Hale

Chambers's Encyclopaedia, Volume 5: Friday to Humanitarians, p. 511–512

Hale, SIR MATTHEW, Lord Chief-justice of England, was born 1st November 1609 at Alderley, Gloucestershire. Intended for the church, he was sent to Oxford University in his sixteenth year. But suddenly he abandoned his studious habits, and, joining a company of strolling-players, gave way to a good deal of dissipation. He was on the point of becoming a soldier when Serjeant Glanville induced him to adopt the legal profession. Accordingly in 1628 Hale entered the Society of Lincoln's Inn, and resuming his habits of persevering study was in due course called to the bar (1637).
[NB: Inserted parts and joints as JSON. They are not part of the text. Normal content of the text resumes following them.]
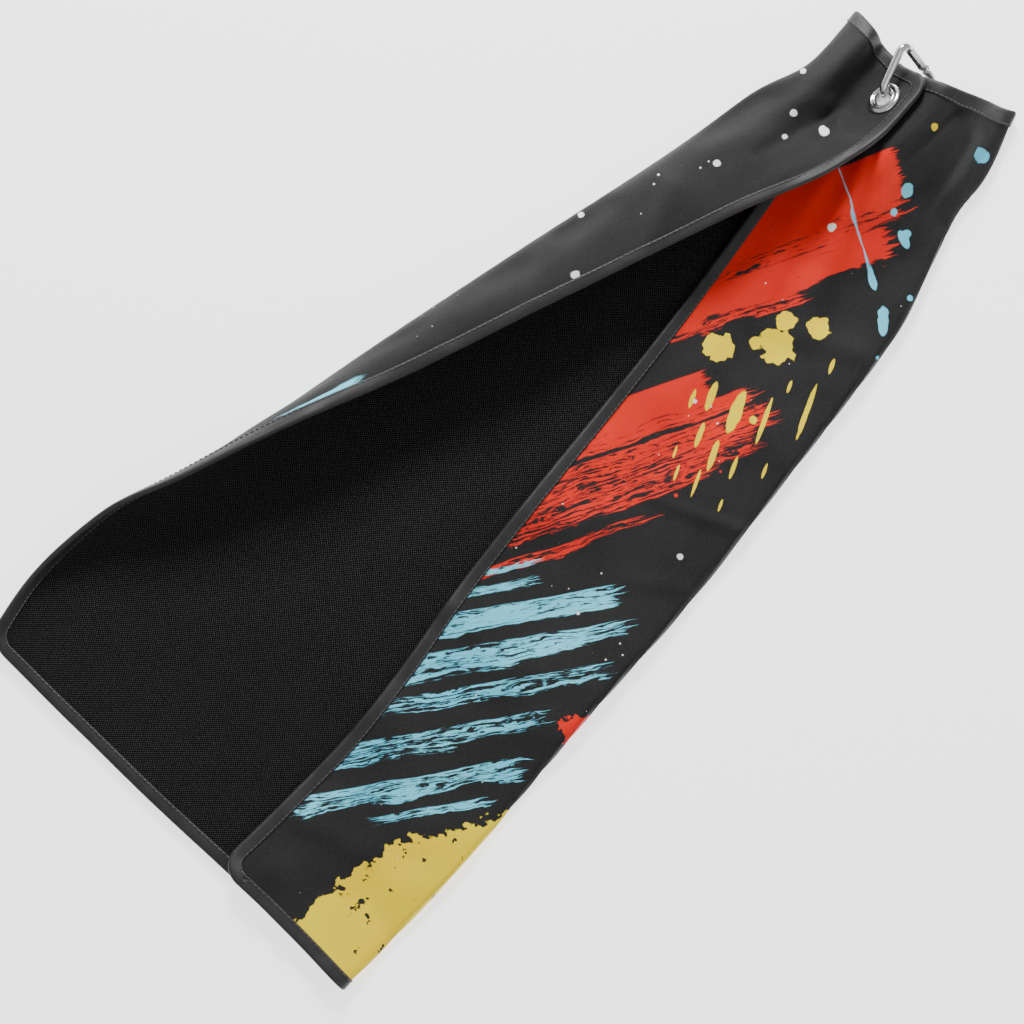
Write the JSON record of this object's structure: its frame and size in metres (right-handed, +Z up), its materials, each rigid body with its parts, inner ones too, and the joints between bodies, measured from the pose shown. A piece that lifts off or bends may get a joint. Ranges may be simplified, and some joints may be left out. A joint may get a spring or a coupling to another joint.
{
  "type": "golf towel",
  "caption": "Printed golf towel folded in from both long sides and fanned open, with a bound edge, a metal grommet and a sprung-gate carabiner.",
  "frame": {"origin": "middle of the footprint, at the height of the towel's underside", "axes": "+Y along the towel towards the grommet, +X towards the right flap's fold, +Z up"},
  "size_m": [0.2846, 0.6082, 0.039],
  "materials": {
    "printed_cloth": "matte",
    "textured_cloth": "matte",
    "binding_tape": "satin",
    "seam_thread": "satin",
    "grommet_metal": "polished",
    "carabiner_metal": "polished",
    "spring_metal": "satin"
  },
  "bodies": {
    "towel": {"face_cloth": "printed_cloth", "back_cloth": "textured_cloth", "edge_binding": "binding_tape", "needle_thread": "seam_thread", "bobbin_thread": "seam_thread", "grommet_eyelet": "grommet_metal", "grommet_washer": "grommet_metal"},
    "carabiner": {"carabiner_frame": "carabiner_metal", "gate_rivet": "spring_metal"},
    "gate": {"carabiner_gate": "carabiner_metal", "gate_spring": "spring_metal"}
  },
  "joints": [
    {"name": "carabiner_swing", "type": "hinge", "parent": "towel", "child": "carabiner", "pos_m": [0.04033, 0.26067, 0.0209], "axis": [0.7071, 0, -0.7071], "range_deg": [-8, 12]},
    {"name": "gate_swing", "type": "hinge", "parent": "carabiner", "child": "gate", "pos_m": [0.04492, 0.28658, 0.0163], "axis": [0.7071, 0, 0.7071], "range_deg": [0, 18], "stiffness_Nm_per_rad": 0.02, "springref_deg": -11.46}
  ]
}
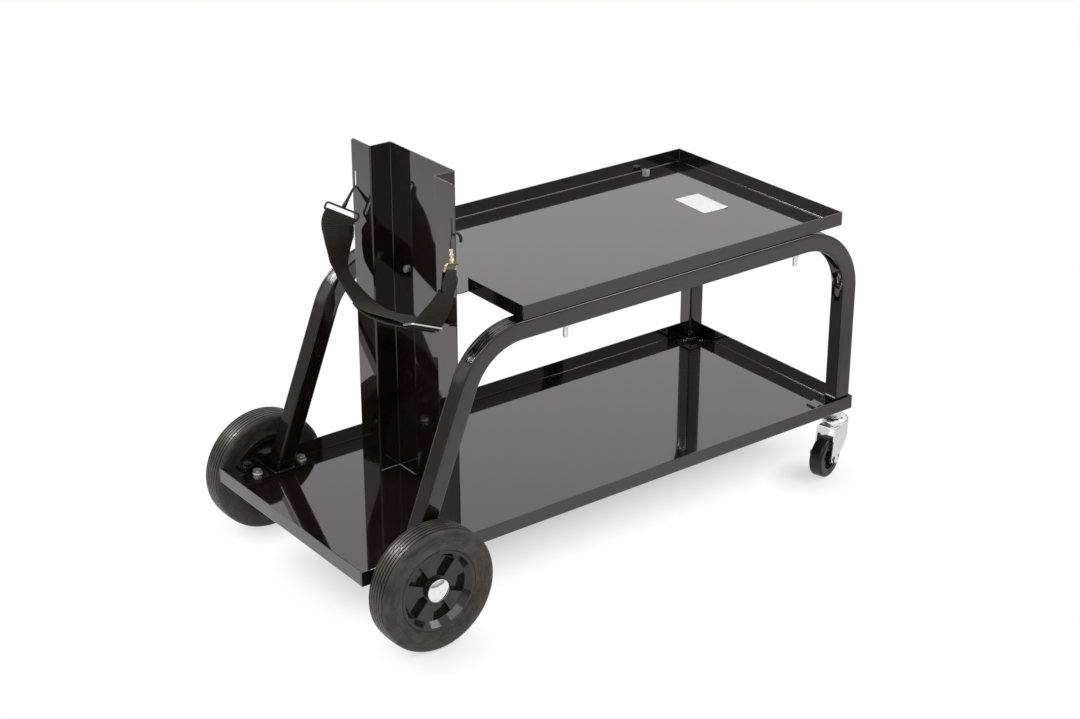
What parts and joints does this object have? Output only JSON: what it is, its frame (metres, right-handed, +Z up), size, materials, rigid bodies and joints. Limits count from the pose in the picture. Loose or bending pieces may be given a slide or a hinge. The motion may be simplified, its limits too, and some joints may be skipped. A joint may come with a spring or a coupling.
{
  "type": "welding machine cart",
  "caption": "Two-tray trolley for a welding machine, with a rear support and strap for a gas bottle, two large rear wheels and two swivel casters.",
  "frame": {"origin": "on the floor, under the middle of the cart", "axes": "+X along the cart towards the casters, +Y to its left side, +Z up"},
  "size_m": [1.004, 0.531, 0.6695],
  "materials": {
    "powder_black": "gloss black powder coat",
    "zinc_plate": "bright zinc plate",
    "bright_steel": "bright steel",
    "tyre_rubber": "matt rubber with a dusty bloom",
    "rim_plastic": "satin black moulding",
    "caster_rubber": "satin black rubber",
    "webbing": "woven webbing, dark olive black",
    "black_wire": "black coated wire",
    "brass_wire": "yellow passivated wire"
  },
  "bodies": {
    "cart": {"base_tray": "powder_black", "upper_tray": "powder_black", "bottle_support": "powder_black", "side_frame_left": "powder_black", "side_frame_right": "powder_black", "rear_foot_plate_left": "powder_black", "rear_foot_plate_right": "powder_black", "front_foot_plate_left": "powder_black", "front_foot_plate_right": "powder_black", "rear_axle": "bright_steel", "axle_bracket_left": "powder_black", "axle_bracket_right": "powder_black", "axle_spacers": "powder_black", "axle_washers": "zinc_plate", "axle_caps": "zinc_plate", "caster_studs": "zinc_plate", "caster_bells": "zinc_plate", "stud_nuts": "zinc_plate", "stud_jam_nuts": "zinc_plate", "stud_washers": "zinc_plate", "rear_foot_bolts": "zinc_plate", "rear_foot_washers": "zinc_plate", "rear_foot_nuts": "zinc_plate", "tray_bolts": "zinc_plate", "tray_nuts": "zinc_plate", "support_bolts": "zinc_plate", "support_nuts": "zinc_plate", "support_foot_bolts": "zinc_plate", "support_foot_nuts": "zinc_plate", "front_foot_bolts": "black_wire", "front_foot_nuts": "zinc_plate", "strap_webbing": "webbing", "strap_buckle": "bright_steel", "strap_ring_left": "black_wire", "strap_ring_right": "brass_wire", "strap_hook_left": "black_wire", "strap_hook_right": "black_wire"},
    "rear_wheel_left": {"rear_tyre_left": "tyre_rubber", "rear_rim_left": "rim_plastic", "rear_bush_left": "bright_steel"},
    "rear_wheel_right": {"rear_tyre_right": "tyre_rubber", "rear_rim_right": "rim_plastic", "rear_bush_right": "bright_steel"},
    "caster_swivel_left": {"caster_fork_left": "zinc_plate", "caster_balls_left": "bright_steel", "caster_bush_left": "bright_steel", "caster_bolt_left": "zinc_plate", "caster_nut_left": "zinc_plate"},
    "caster_swivel_right": {"caster_fork_right": "zinc_plate", "caster_balls_right": "bright_steel", "caster_bush_right": "bright_steel", "caster_bolt_right": "zinc_plate", "caster_nut_right": "zinc_plate"},
    "caster_wheel_left": {"caster_tyre_left": "caster_rubber", "caster_core_left": "rim_plastic"},
    "caster_wheel_right": {"caster_tyre_right": "caster_rubber", "caster_core_right": "rim_plastic"}
  },
  "joints": [
    {"name": "rear_wheel_left_spin", "type": "hinge", "parent": "cart", "child": "rear_wheel_left", "pos_m": [-0.4, 0.2415, 0.1], "axis": [0, 1, 0], "continuous": true},
    {"name": "rear_wheel_right_spin", "type": "hinge", "parent": "cart", "child": "rear_wheel_right", "pos_m": [-0.4, -0.2415, 0.1], "axis": [0, 1, 0], "continuous": true},
    {"name": "caster_left_swivel", "type": "hinge", "parent": "cart", "child": "caster_swivel_left", "pos_m": [0.481, 0.1905, 0.09], "axis": [0, 0, 1], "continuous": true},
    {"name": "caster_right_swivel", "type": "hinge", "parent": "cart", "child": "caster_swivel_right", "pos_m": [0.481, -0.1905, 0.09], "axis": [0, 0, 1], "continuous": true},
    {"name": "caster_left_roll", "type": "hinge", "parent": "caster_swivel_left", "child": "caster_wheel_left", "pos_m": [0.45166, 0.19674, 0.036], "axis": [0.2079, 0.9781, 0], "continuous": true},
    {"name": "caster_right_roll", "type": "hinge", "parent": "caster_swivel_right", "child": "caster_wheel_right", "pos_m": [0.45224, -0.19902, 0.036], "axis": [-0.284, 0.9588, 0], "continuous": true}
  ]
}
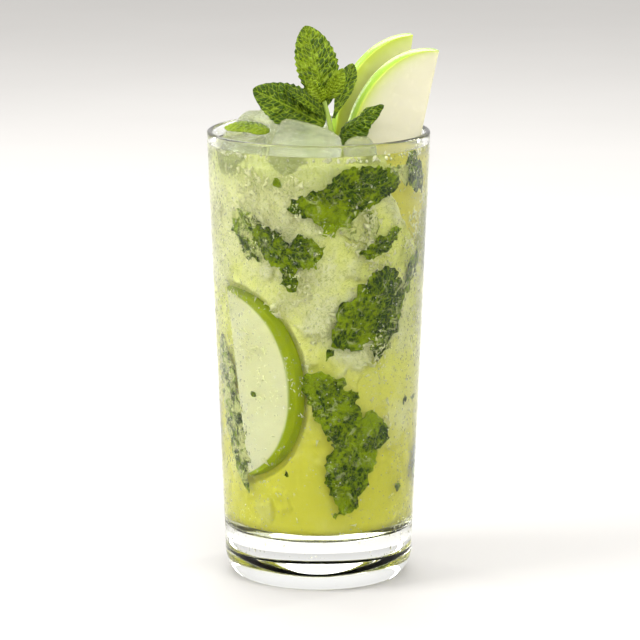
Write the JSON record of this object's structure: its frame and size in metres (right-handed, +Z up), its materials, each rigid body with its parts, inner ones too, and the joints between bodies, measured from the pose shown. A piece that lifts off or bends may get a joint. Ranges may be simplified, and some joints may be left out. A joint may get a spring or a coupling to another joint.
{
  "type": "mojito cocktail",
  "caption": "Tall clear tumbler of cloudy pale green iced drink, with mint, lumps of ice and thin slices of green apple standing at its rim.",
  "frame": {"origin": "centre of the ring that the glass stands on", "axes": "+X towards the side where the apple slices lean on the rim, -Y the front where the mint stands, +Z up"},
  "size_m": [0.0778, 0.075, 0.1876],
  "materials": {
    "glass": "clear, polished",
    "drink": "cloudy pale green liquid",
    "ice": "wet, partly frosted",
    "apple": "moist flesh with a thin green skin",
    "mint_leaf": "crinkled leaf, soft sheen",
    "mint_stem": "smooth stalk"
  },
  "bodies": {
    "root": {"apple_slice_back": "apple", "apple_slice_front": "apple", "drink": "drink", "glass": "glass", "ice_centre": "ice", "ice_front": "ice", "ice_front_small": "ice", "ice_left": "ice", "ice_left_edge": "ice", "ice_middle": "ice", "ice_rear": "ice", "ice_rear_edge": "ice", "ice_rear_left": "ice", "ice_rear_right": "ice", "mint_leaf_back": "mint_leaf", "mint_leaf_bud_left": "mint_leaf", "mint_leaf_bud_right": "mint_leaf", "mint_leaf_left": "mint_leaf", "mint_leaf_left_young": "mint_leaf", "mint_leaf_loose": "mint_leaf", "mint_leaf_right": "mint_leaf", "mint_leaf_tall": "mint_leaf", "mint_stem": "mint_stem"}
  },
  "joints": []
}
He soon acquired a considerable practice. In the quarrel between king and parliament Hale refrained from identifying himself with either side. When, however, parliament got the upper hand, he signed the Solemn League and Covenant, sat in the Assembly of Divines at Westminster, tried to bring about a settlement between the king and parliament, and ultimately, taking his engagement to the Commonwealth, was made a judge under Cromwell in 1653. He acted as a puisne judge of the Common Pleas till Cromwell's death, but refused to have his commission renewed by Richard Cromwell. After the Restoration he was made Chief-baron of the Court of Exchequer, and eleven years later was transferred to the Chief-justicehip of the Court of King's Bench. As a judge he was acute, learned, and sensible, and set his face against bribery, one of the vices of the age. He was a pious man and a friend of Richard Baxter, but, like Baxter, was not able to rise superior to the belief in witchcraft. He wrote numerous works, as History of the Pleas of the Crown (1739), History of the Common Law of England (1713), and various Moral and Religious Works (ed. by Thirlwall, 1805); and he bequeathed several valuable legal MSS. to Lincoln's Inn. He resigned his office from ill-health in February 1676, and died on Christmas-day of that year. See Lives by Burnet (1682), Williams (1835), Roscoe (1838), and Campbell (1849).